Takım maça iyi başlıyor. Dayak yiyor ama mücadelesini yapıyor. Fakat anca 25-30 dakika. Destek yok çünkü. Arkadan itici güç yok. Adeleler yorgun. Ondan sonra deplasman takımı vuruyor. Dedik ya 11-11 olmaz bu maç.İmdada hakem yetişiyor. Maça denge geliyor. Asıl komedi bundan sonra başlıyor. Maç 3-1e dönüyor, bu sefer Milan Baros Harry Kewell ve diğerlerinin adı yankılanıyor. Metin Oktay gibi topçu isteyen tribün Milan Baros gibi kendini yerden yere atan,elle kolla sahtekarlık yapan topçuya 3 gol attı diye methiyeler düzebiliyor.

Bir zamanlar bir tezahürat vardı. "üzüntinle sevincinle seninle birlikte." Mağlup olunan maçtan bir hafta sonra sırf 3 dakika onu bağırmak için maça giden bir kitle vardı. Artık yok demek ki.

Tepki konan 11e bakın. Yarısı yabancı. Onların sikinde olmaz Kapalı'nın Metin Oktay diye bağırması. Bunda da yanlış bir şey yok. Geri kalan isimlerden Servet ve Ayhan'ı çıkar, en büyüğü 84 doğumlu Sabri. Yani parayı almış yatmış, hakkını vermemiş topçu değil hiçbiri. Hepsi kendini kanıtlama derdinde. Servet'e homurdanırken Meira'ya birşey dememek çifte standarttır, geçen sene hatırlanınca nankörlüktür.

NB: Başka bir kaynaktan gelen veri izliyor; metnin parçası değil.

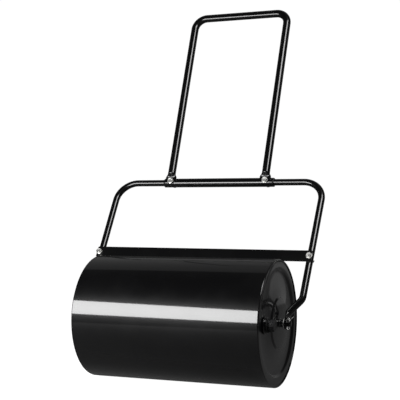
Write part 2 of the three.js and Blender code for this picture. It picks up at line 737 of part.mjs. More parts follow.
function frameGroup() {
  const group = new THREE.Group();
  group.position.z = AXLE_HEIGHT;
  group.rotation.x = -radians(FRAME_LEAN);
  const right = sideTube();
  const tubes = { left: mirrored(right), right };
  group.add(mesh("axle", axleRod(), zinc()));
  for (const { name, sign } of SIDES) {
    const inner = sign > 0 ? INNER_WASHER : -INNER_WASHER - AXLE_WASHER_THICKNESS;
    const outer = sign > 0 ? OUTER_WASHER : -OUTER_WASHER - AXLE_WASHER_THICKNESS;
    const pin = sign > 0 ? splitPin() : mirrored(splitPin());
    group.add(
      mesh(`side_tube_${name}`, tubes[name], paint(0x0a0b0d)),
      mesh(`inner_washer_${name}`, axleWasher(inner), zinc()),
      mesh(`outer_washer_${name}`, axleWasher(outer), zinc()),
      mesh(`split_pin_${name}`, pin, zinc(), sign * PIN_PLACE, 0, 0),
      ...boltThrough(`bar_${name}`, sign * BAR_BOLT_X, BAR_PLACE, BAR_FRONT, SIDE_TUBE_RADIUS),
    );
  }
  group.add(
    mesh("sleeve_tube", sleeveTube(), paint(0x0a0b0d), 0, 0, FRAME_LENGTH),
    mesh("scraper_bar", crossBar(), paint(0x0c0d0f), 0, -BAR_BACK, BAR_PLACE),
    handleGroup(),
  );
  return group;
}

const lawnRoller = new THREE.Group();
lawnRoller.add(drumGroup(), frameGroup());

export default lawnRoller;
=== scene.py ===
"""A garden lawn roller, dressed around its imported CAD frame.

Sizes inside the classes are in millimetres, as on a workshop drawing, and each mesh is scaled to metres
as it is made. The drum lies along X, the handle leans back along +Y, and the ground is at Z = 0.
"""

from __future__ import annotations

import logging  # noqa: E402
import math  # noqa: E402
from collections.abc import Callable, Sequence  # noqa: E402
from dataclasses import dataclass, field  # noqa: E402
from enum import Enum  # noqa: E402
from functools import cached_property  # noqa: E402

import bmesh  # noqa: E402
import bpy  # noqa: E402
from mathutils import Matrix, Vector  # noqa: E402


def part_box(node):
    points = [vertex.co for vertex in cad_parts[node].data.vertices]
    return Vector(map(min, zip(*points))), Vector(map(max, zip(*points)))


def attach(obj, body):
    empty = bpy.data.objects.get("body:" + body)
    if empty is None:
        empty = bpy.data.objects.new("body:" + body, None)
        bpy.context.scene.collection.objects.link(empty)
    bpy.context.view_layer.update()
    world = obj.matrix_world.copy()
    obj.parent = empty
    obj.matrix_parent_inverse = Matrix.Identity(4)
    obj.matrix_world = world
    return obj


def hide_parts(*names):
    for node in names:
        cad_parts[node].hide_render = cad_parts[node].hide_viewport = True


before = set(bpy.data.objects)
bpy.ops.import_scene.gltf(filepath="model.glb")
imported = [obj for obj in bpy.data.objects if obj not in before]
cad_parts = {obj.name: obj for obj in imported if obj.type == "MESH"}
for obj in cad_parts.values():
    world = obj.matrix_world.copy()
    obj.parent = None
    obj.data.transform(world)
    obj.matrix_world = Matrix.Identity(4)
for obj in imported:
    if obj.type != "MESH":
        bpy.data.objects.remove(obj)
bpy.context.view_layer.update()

MM = 0.001
SEAT_GAP = 0.3
LOG = logging.getLogger("lawn_roller")

Point = tuple[float, float]
Ring = list[Vector]
Run = tuple[float, float, float, float, float]


class Body(Enum):
    """The moving bodies of the roller."""

    FRAME = "frame"
    DRUM = "drum"
    SEAL = "filler_seal_ring"
    PLUG = "filler_plug_body"


class Side(Enum):
    """The two ends of the drum, by the sign of X."""

    LEFT = -1
    RIGHT = 1

    @property
    def label(self) -> str:
        """The side's name as the CAD nodes spell it."""
        return self.name.lower()

    @property
    def from_right(self) -> Matrix:
        """The move that turns a right-hand form into this side's."""
        return Matrix.Diagonal((float(self.value), 1.0, 1.0, 1.0))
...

Maçın sonunda Ergün'ü tribüne çağırmak bambaşka bir olay. Madem mücadele eden "Metin gibi oynayan" topçu isteniyor, buna en son uyacak isim "efendi topçu" sıfatından başka hiçbir şeyi olmayan Ergün. 4 ay boyunca Lig Tv'de takımın ağzına sıçan efendi kişilik top oynarken de bir kere bile formasını kirletmezdi.Adı efendi kaldı bu sayede. Ergün yerine 10 kere Volkan YAMAN'ı tercih ederim.

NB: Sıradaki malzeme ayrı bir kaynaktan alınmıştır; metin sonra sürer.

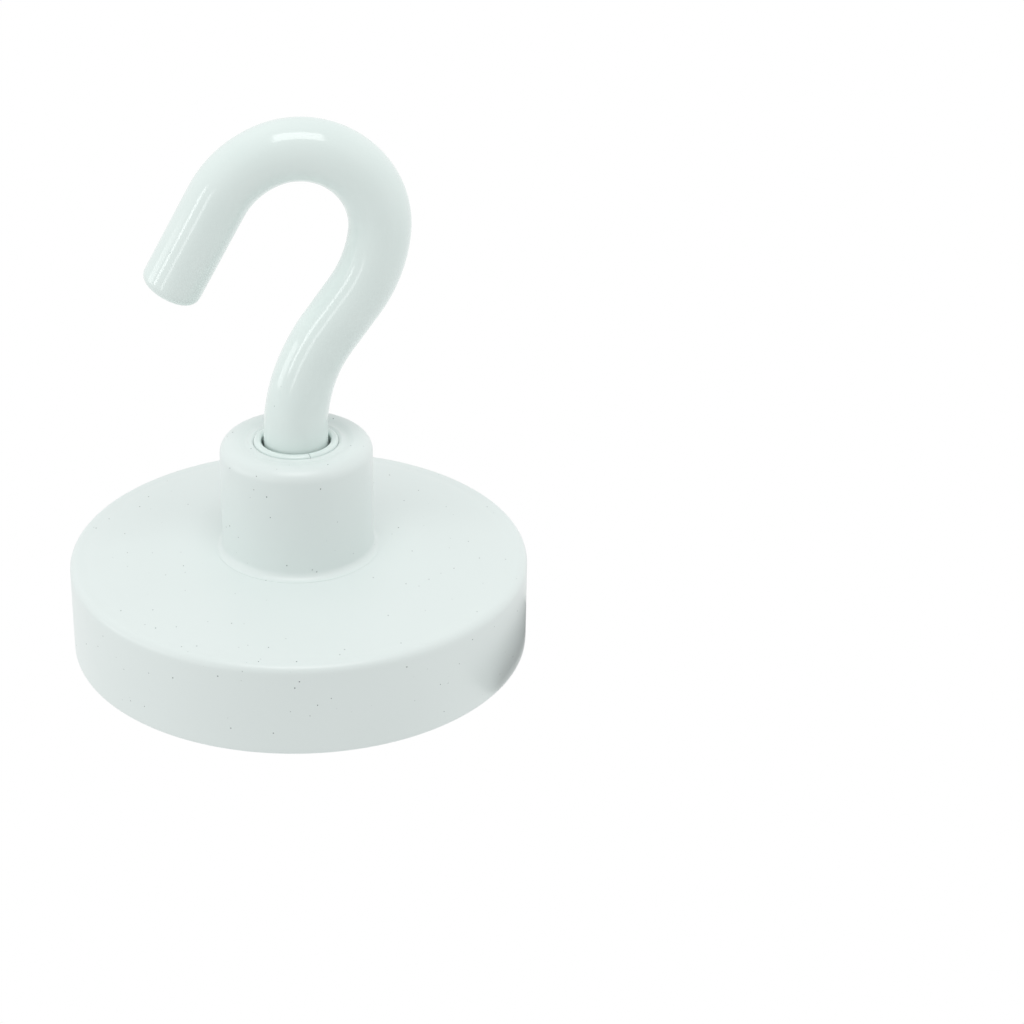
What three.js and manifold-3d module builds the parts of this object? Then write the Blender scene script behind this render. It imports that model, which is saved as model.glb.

Bu takımın sorunu kesinlikle saha içi değil. Ama perde arkasında yaşanan her gelişmenin sonucu saha içinde vücut bulur. Bu da komplo teorilerini düşünmeye sebep oluyor. Hagi'yi sevenelere tokmak atanlar, Petre'yı ıslıklayanlar dedikdoular. Cümlenin sonu gelmiyor,gönlüm el vermiyor. Tribün dün çok şey kaybetti benim için, ama takım sadece 3 puan kazanmadı. Geçen sene şampiyon olan kadronun iskeleti geri dönüyor. Barış 11de başladı, Güngör-Topal oyuna sonradan girdi.

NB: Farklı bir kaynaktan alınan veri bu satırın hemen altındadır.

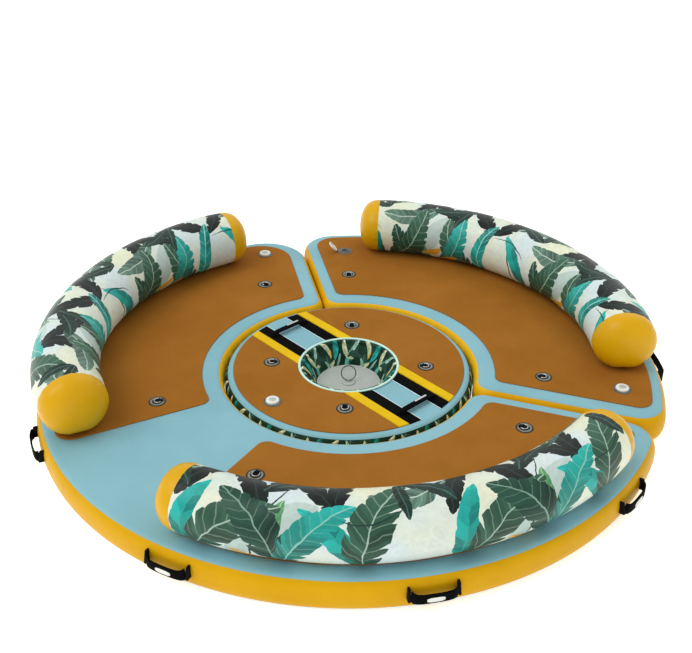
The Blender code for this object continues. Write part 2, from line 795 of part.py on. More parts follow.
def build_channel(parent, parts, tools):
    """Yellow bars beside the channel and, at each end, two straps bridged by a grab bar."""
    inner = BOWL_RIM + STRIP_CLEARANCE
    strap_base = DECK_THICKNESS + SEAT
    for end, side in (("left", -1), ("right", 1)):
        straps = []
        for row, across in (("front", -1), ("back", 1)):
            low, high = sorted((across * (STRAP_OUTER + STRIP_CLEARANCE), across * BAR_OUTER))
            outline = strip(inner, CENTER_PAD_RADIUS, low, high, side)
            name = f"channel_bar_{row}_{end}"
            mesh = slab(name, [outline], strap_base, BAR_THICKNESS, tools)
            new_object(name, mesh, parts, parent, material="bar_foam")
            low, high = sorted((across * STRAP_INNER, across * STRAP_OUTER))
            outline = strip(inner, CENTER_PAD_RADIUS, low, high, side)
            straps.append(slab("strap", [outline], strap_base, STRAP_THICKNESS, tools))
        middle = (STRAP_INNER + STRAP_OUTER) / 2
        x = side * GRAB_POSITION
        z = DECK_THICKNESS + GRAB_HEIGHT
        bar = rod("grab", (x, -middle, z), (x, middle, z), GRAB_RADIUS, 12, tools)
        pieces = [new_object("strap", strap, tools) for strap in straps]
        for across in (-1, 1):
            y = across * middle
            low = (x - GRAB_RADIUS, y - GRAB_RADIUS * 1.5, strap_base + STRAP_THICKNESS / 2)
            high = (x + GRAB_RADIUS, y + GRAB_RADIUS * 1.5, z + GRAB_RADIUS / 2)
            pieces.append(box("post", low, high, tools))
        mesh = joined(f"grab_harness_{end}", bar, pieces)
        smooth(new_object(f"grab_harness_{end}", mesh, parts, parent, material="black_webbing"))


def build_bowl(parent, parts, tools):
    top = DECK_THICKNESS + SEAT
    outer = WELL_HOLE - BOWL_CLEARANCE
    floor_top = BOWL_FLOOR_Z
    floor_bottom = floor_top - BOWL_FLOOR_THICKNESS
    ledge_top = floor_bottom - SEAT
    ledge_bottom = ledge_top - BOWL_WALL
    slope_outer = BOWL_FLOOR_RADIUS + BOWL_WALL
    profile = [
        (outer - BOWL_WALL, top + BOWL_RIM_HEIGHT * 0.6),
        (outer, top + BOWL_RIM_HEIGHT),
        (BOWL_RIM - BOWL_RIM_HEIGHT / 2, top + BOWL_RIM_HEIGHT),
        (BOWL_RIM, top + BOWL_RIM_HEIGHT / 2),
        (BOWL_RIM, top),
        (outer, top),
        (slope_outer, ledge_bottom),
        (BOWL_FLOOR_RADIUS - BOWL_LEDGE, ledge_bottom),
        (BOWL_FLOOR_RADIUS - BOWL_LEDGE, ledge_top),
        (BOWL_FLOOR_RADIUS, ledge_top),
    ]
    liner = turned("bowl_liner", profile, BOWL_STEPS, True, tools)
    smooth(new_object("bowl_liner", liner, parts, parent, material="bowl_pvc"))
    hole = PLUG_BARREL + PLUG_CLEARANCE
    edge = BOWL_FLOOR_RADIUS - BOWL_CLEARANCE
    profile = [(hole, floor_top), (edge, floor_top), (edge, floor_bottom), (hole, floor_bottom)]
    floor = turned("bowl_floor", profile, BOWL_STEPS, True, tools)
    smooth(new_object("bowl_floor", floor, parts, parent, material="floor_pvc"))
    head = SEAT + PLUG_HEAD
    profile = [
        (0.0, head),
        (PLUG_RADIUS - PLUG_HEAD / 2, head),
        (PLUG_RADIUS, head - PLUG_HEAD / 2),
        (PLUG_RADIUS, SEAT),
        (PLUG_BARREL, SEAT),
        (PLUG_BARREL, -PLUG_DEPTH),
        (0.0, -PLUG_DEPTH),
    ]
    plug = new_object("plug", turned("plug", profile, TURN_STEPS, False, tools), tools)
    heading = Matrix.Rotation(math.radians(PULL_HEADING), 4, "Z")
    width, length, height = PULL_LUG
    low = (-width / 2, -length / 2, head - PULL_LUG_ROOT)
    lug = box("lug", low, (width / 2, length / 2, head + height), tools)
    foot = Matrix.Translation((0.0, 0.0, head + height / 2))
    lean = Matrix.Rotation(math.radians(-PULL_LEAN), 4, "Y")
    loop = [foot @ lean @ Vector((PULL_RADIUS + x, y, 0.0)) for x, y in circle(PULL_RADIUS, CORNER_STEP)]
    ring = new_object("pull", wire("pull", loop, PULL_WIRE, 2, tools), tools)
    for piece in (lug, ring):
        place(piece, None, heading)
    mesh = joined("drain_plug", plug, [lug, ring])
    at_floor = Matrix.Translation((0.0, 0.0, floor_top))
    smooth(new_object("drain_plug", mesh, parts, parent, at_floor, "floor_pvc"))


def build_center_pads(parent, parts, tools):
    """Two half-moon pads beside the channel."""
    pads = {}
    origin = Vector((0.0, 0.0))
    low = BAR_OUTER + STRIP_CLEARANCE
    half = math.sqrt(CENTER_PAD_RADIUS ** 2 - low ** 2)
    notch = BOWL_RIM + STRIP_CLEARANCE
    notch_half = math.sqrt(notch ** 2 - low ** 2)
    for row, across in (("front", -1), ("back", 1)):
        start = Vector((across * half, across * low))
        end = Vector((-across * half, across * low))
        outline = arc(origin, start, end, ARC_STEP)
        into = Vector((-across * notch_half, across * low))
        out = Vector((across * notch_half, across * low))
        outline += arc(origin, into, out, ARC_STEP, clockwise=True)
        name = f"center_pad_{row}"
        mesh = slab(name, [outline], PAD_BASE, PAD_THICKNESS, tools)
        pads[row] = new_object(name, mesh, parts, parent, material="foam")
    return pads


def main():
    clear_scene()
    make_materials()
    parts = new_collection("floating_dock")
    tools = new_collection("cutters")
    outlines = {
        "main": [module_outline("main", "left", "right")],
        "side": [module_outline("side", "right", "left")],
        "center": [circle(CENTER_RADIUS), circle(WELL_HOLE)],
    }
    ring_center = Matrix.Translation((*RING_CENTER, 0.0))
    modules = {name: new_object(f"{name}_module", None, parts, None, ring_center)
               for name in outlines}
    turned_center = ring_center @ Matrix.Rotation(math.radians(CENTER_TURN), 4, "Z")
    place(modules["center"], None, turned_center)

    decks = {}
    walls = {}
    for name, outline in outlines.items():
        parent = modules[name]
        decks[name] = build_platform(f"{name}_platform", outline, parent, parts, tools)
        material = "print_pvc" if name == "center" else "wall_pvc"
        walls[name] = build_wall(f"{name}_wall", outline[0], material, parent, parts, tools)
    build_handles(modules, walls, parts, tools)

    ring = ring_mesh(tools)
    patch = patch_mesh(tools)
    valve = (valve_body_mesh(tools), valve_stem_mesh(tools), valve_cap_mesh(tools))
    pads = {}
    for bay, values in BAYS.items():
        parent = modules[values["module"]]
        pads[bay] = build_pad(bay, parent, parts, tools)
        places = [station(RING_RADIUS, angle, PAD_TOP) for angle in RINGS[bay]]
        add_patches(pads[bay], places, patch, parent, tools)
        build_rings(bay, places, ring, parent, parts)
        build_backrest(bay, parent, parts, tools)

    center = modules["center"]
    build_channel(center, parts, tools)
    build_bowl(center, parts, tools)
    center_pads = build_center_pads(center, parts, tools)
    for row, pad in center_pads.items():
        places = [station(CENTER_RING_RADIUS, angle, PAD_TOP) for angle in CENTER_RINGS[row]]
        add_patches(pad, places, patch, center, tools)
        build_rings(f"center_{row}", places, ring, center, parts)

    valve_seats = {
        "left": ("main", pads["left"]),
        "back_a": ("side", pads["back"]),
        "back_b": ("side", pads["back"]),
        "center": ("center", center_pads["front"]),
    }
    for name, (module, pad) in valve_seats.items():
        cut_valve_hole((decks[module], pad), name, modules[module], tools)
        build_valve(name, valve, modules[module], parts)


main()
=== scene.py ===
import math

import bmesh
import bpy
from mathutils import Matrix, Vector, noise


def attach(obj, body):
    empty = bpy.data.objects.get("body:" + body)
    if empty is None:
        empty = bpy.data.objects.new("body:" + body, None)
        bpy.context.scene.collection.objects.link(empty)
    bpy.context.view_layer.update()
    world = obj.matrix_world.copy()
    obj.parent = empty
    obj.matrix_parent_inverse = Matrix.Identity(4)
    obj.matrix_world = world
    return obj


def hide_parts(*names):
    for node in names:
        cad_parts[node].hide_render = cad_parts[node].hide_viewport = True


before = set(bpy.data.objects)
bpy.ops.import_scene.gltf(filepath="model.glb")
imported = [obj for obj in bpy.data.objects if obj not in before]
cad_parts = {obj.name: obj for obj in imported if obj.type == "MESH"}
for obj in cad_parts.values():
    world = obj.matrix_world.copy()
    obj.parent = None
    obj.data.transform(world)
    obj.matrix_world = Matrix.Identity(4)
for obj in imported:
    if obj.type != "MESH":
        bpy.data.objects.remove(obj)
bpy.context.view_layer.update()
scene = bpy.context.scene

# Sizes that several pieces share, in metres and degrees
dock = {
    "ringCentre": (0.005, -0.041),
    "thickness": 0.150,
    "bulge": 0.018,          # how far the wall swells
    "wallGap": 0.0004,       # between two modules' walls
    "hole": 0.632,
    "centre": 0.592,         # radius of the centre module's deck
    "centreTurn": 1.5,
    "well": 0.232,           # hole for the bowl
    "innerCorner": 0.080,
    "padBase": 0.1503,
    "padTop": 0.1553,
    "seat": 0.0003,          # glue line under what lies on the deck
}
# a rim has its middle and its radius, a seam its angle and the rounding of the modules' corners beside it
rims = {"main": ((0.000, 0.000), 1.500), "side": ((0.012, 0.068), 1.4745)}
seams = {
    "left": {"angle": 150.75, "main": 0.240, "side": 0.160},
    "right": {"angle": 30.0, "main": 0.130, "side": 0.120},
}
moduleSeams = {"main": ("left", "right"), "side": ("right", "left")}
ringShift = Matrix.Translation((*dock["ringCentre"], 0.0))
centreTurn = ringShift @ Matrix.Rotation(math.radians(dock["centreTurn"]), 4, "Z")


# Camera and studio

studio = {
    "cameraRows": (
        (0.65309, -0.38715, 0.65084, 3.26172),
        (0.75728, 0.33218, -0.56231, -2.87203),
        (0.0015, 0.8601, 0.51012, 2.9303),
        (0.0, 0.0, 0.0, 1.0),
    ),
    "lens": 54.088,
    "floorSize": 240.0,
    "floorDrop": 0.0008,
    "lampAway": 6.0,
    "sky": "#FFFFFC",
    "skyStrength": 0.86,
    "tableLight": 0.50,
    "lights": {
        # name: direction from the dock, degrees across, strength; wide and far off, so the floor is even
        "key": ((-0.35, -0.75, 1.10), 40.0, 1.25),
        "rim": ((-0.30, 0.90, 0.90), 50.0, 0.35),
    },
}


def linear(hexColour):
    parts = [int(hexColour[i:i + 2], 16) / 255 for i in (1, 3, 5)]
    return tuple(p / 12.92 if p <= 0.04045 else ((p + 0.055) / 1.055) ** 2.4 for p in parts) + (1.0,)


def feed(node, sockets):
    # links a socket, or the first output that a node shows, and sets anything else as a plain value
    for key, value in sockets.items():
        if isinstance(value, bpy.types.Node):
            value = next(output for output in value.outputs if output.enabled)
        if isinstance(value, bpy.types.NodeSocket):
            node.id_data.links.new(value, node.inputs[key])
        else:
            node.inputs[key].default_value = value


def addNode(tree, kind, sockets=None, stops=(), **settings):
    made = tree.nodes.new(kind)
    for key, value in settings.items():
        setattr(made, key, value)
    feed(made, sockets or {})
    for i, (place, hexColour) in enumerate(stops):
        marks = made.color_ramp.elements
        stop = marks[i] if i < len(marks) else marks.new(place)
        stop.position, stop.color = place, linear(hexColour)
    return made


def startMaterial(name, values):
    material = bpy.data.materials.new(name)
    material.use_nodes = True
    shader = material.node_tree.nodes["Principled BSDF"]
    feed(shader, {
        "Roughness": values["roughness"],
        "Specular IOR Level": values.get("shine", 0.25),
        "Metallic": values.get("metallic", 0.0),
    })
    return material, material.node_tree, shader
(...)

Galatasaray tribününe bir maç özelinden değinmek çok zor. Bunları yazdım çünkü dün dönem dönem gösterdi ki çok farklı bir ışığı da var bu tribünün. Potansiyeli çok yüksek olmasına rağmen ama haylazlık yapan öğrenci gibi. Ayrıca yazmak lazım başka bir zaman. EURO 2008deki milli takım gibi. Ne yapacağını başkaları değil, kendisi bile tahmin edemez, olmayacak zamanda olmayacak şeyler yapar. Bir sonraki maç derbi. Bakalım neler yaşanacak.